Das ist auch ein Anliegen von Fuss e.V.: „Oft kommt nach dem schrecklichen Ereignis auch noch bürokratischer Horror“, sagt Fuss-Sprecher Roland Stimpel. Daher fordert der Verein schon seit einiger Zeit, dass die Senatsverkehrsverwaltung eine Ombudsperson einsetzt, „eine kundige Person, die Opfer und Angehörige bei Behörden vertritt, zum Beispiel gegenüber der Polizei, bei Krankenkassen, Versicherungen und in Entschädigungsfragen.“ Noch sei da aber nichts passiert. Ende Juni soll endlich das Urteil gegen den Raser gesprochen werden.
"Als ich in den Gerichtssaal kam, hatte ich kaum noch Worte"

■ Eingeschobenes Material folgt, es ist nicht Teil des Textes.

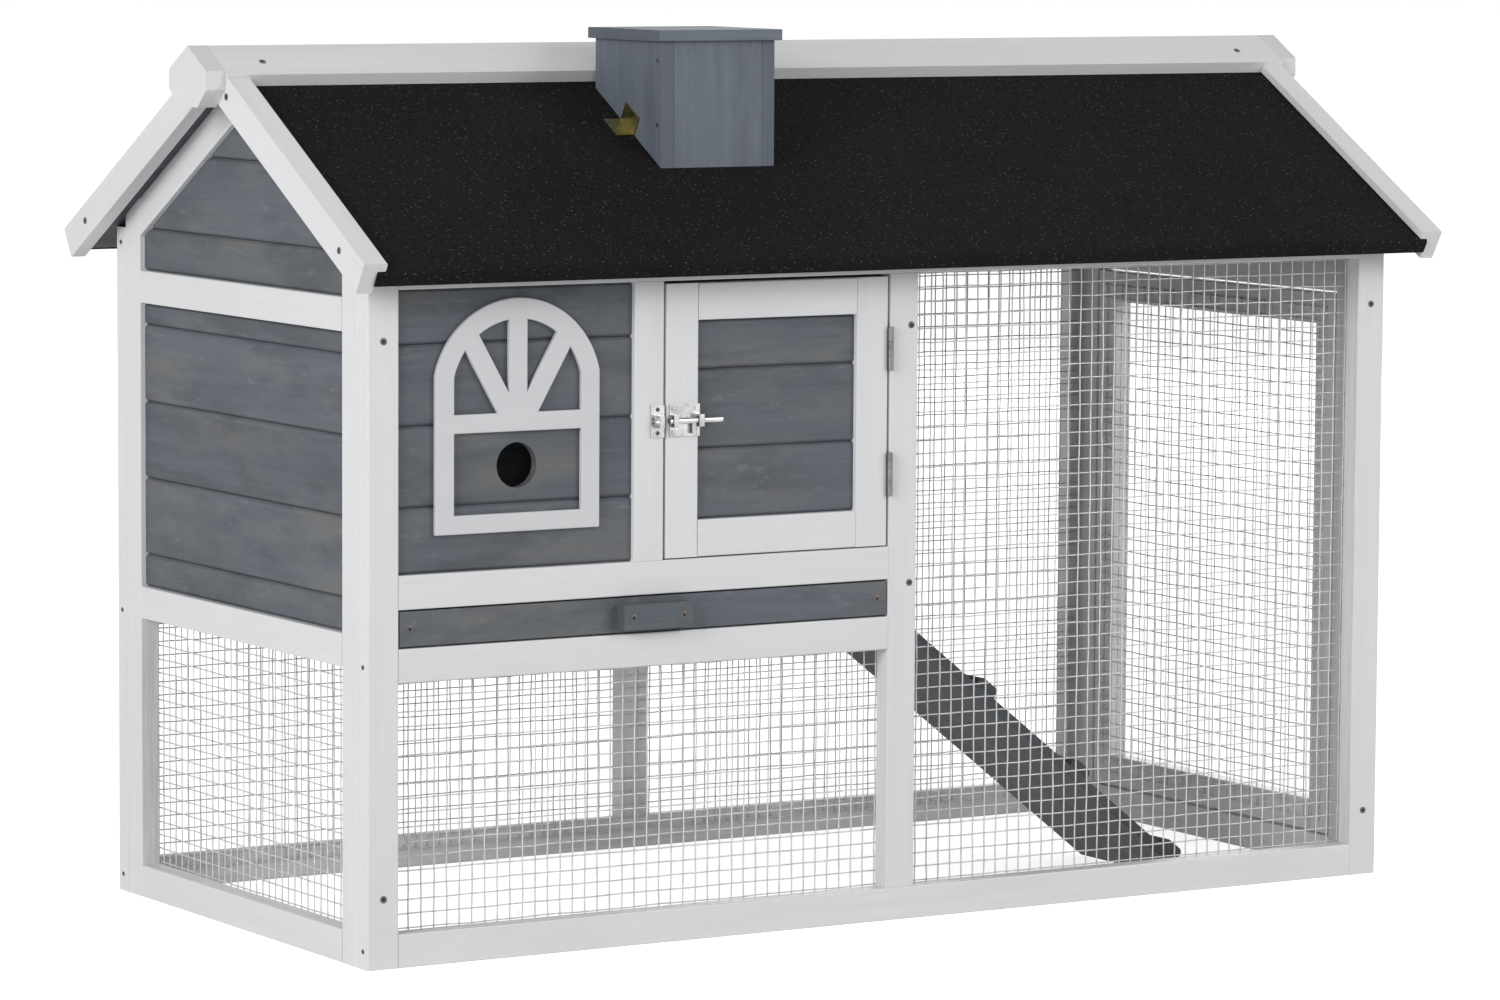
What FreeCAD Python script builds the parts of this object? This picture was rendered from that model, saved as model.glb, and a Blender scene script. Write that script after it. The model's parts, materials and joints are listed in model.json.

Im Gerichtssaal hat sie vor sich ein Foto ihrer Tochter aufgestellt. Einmal hat sie selbst vor Gericht ausgesagt. Es sollte ermittelt werden, wie groß der Schmerz ist, der ihr zugefügt wurde. Als ließe sich für den Verlust des Kindes eine Größenordnung erstellen. Die Nacht davor hatte sie nicht geschlafen, sondern einen inneren Monolog geführt, hatte ihre ganze Liebe, ihren Schmerz, ihre Erinnerungen vor ihrem inneren Ohr ausgebreitet. „Als ich dann in den Gerichtssaal kam, hatte ich kaum noch Worte“, erinnert sie sich. Ihren Schmerz hat aber wohl dennoch jeder gesehen. Es war still im Saal, als sie ein Foto von Hanni vor sich aufstellte, bevor sie zu sprechen begann. „Die ganze Zeit habe ich meine Tochter angeschaut, das hat mich gestärkt.“
Eine Lücke, die ein Urteil nicht schließen kann
Sie ist froh, wenn der Prozess nun vorbei ist. „Hauptsache, es kommt zum Abschluss, das Urteil bringt mir Hanni ja nicht zurück.“ Und auch die vielen Kerzen und Blumen an der Windscheidstraße bringen ihre Tochter nicht zurück. Aber zumindest spenden sie Trost. Daher setzt sich auch Fuss e.V. dafür ein, Angehörigen von Unfallopfern diesen Raum zu geben. „Oft wünschen sich Trauernde an der Unfallstelle einen Ort des Gedenkens. Wir dürfen nicht einfach zur Tagesordnung übergehen und so tun, als sei nichts gewesen“, sagt Sprecher Roland Stimpel.
Einen Strich wird Susanne Hahn ohnehin nie ziehen können. Aber die Begegnungen an der Unfallstelle helfen ihr, mit der Lücke, die der Tod ihrer Tochter gerissen hat, zu leben.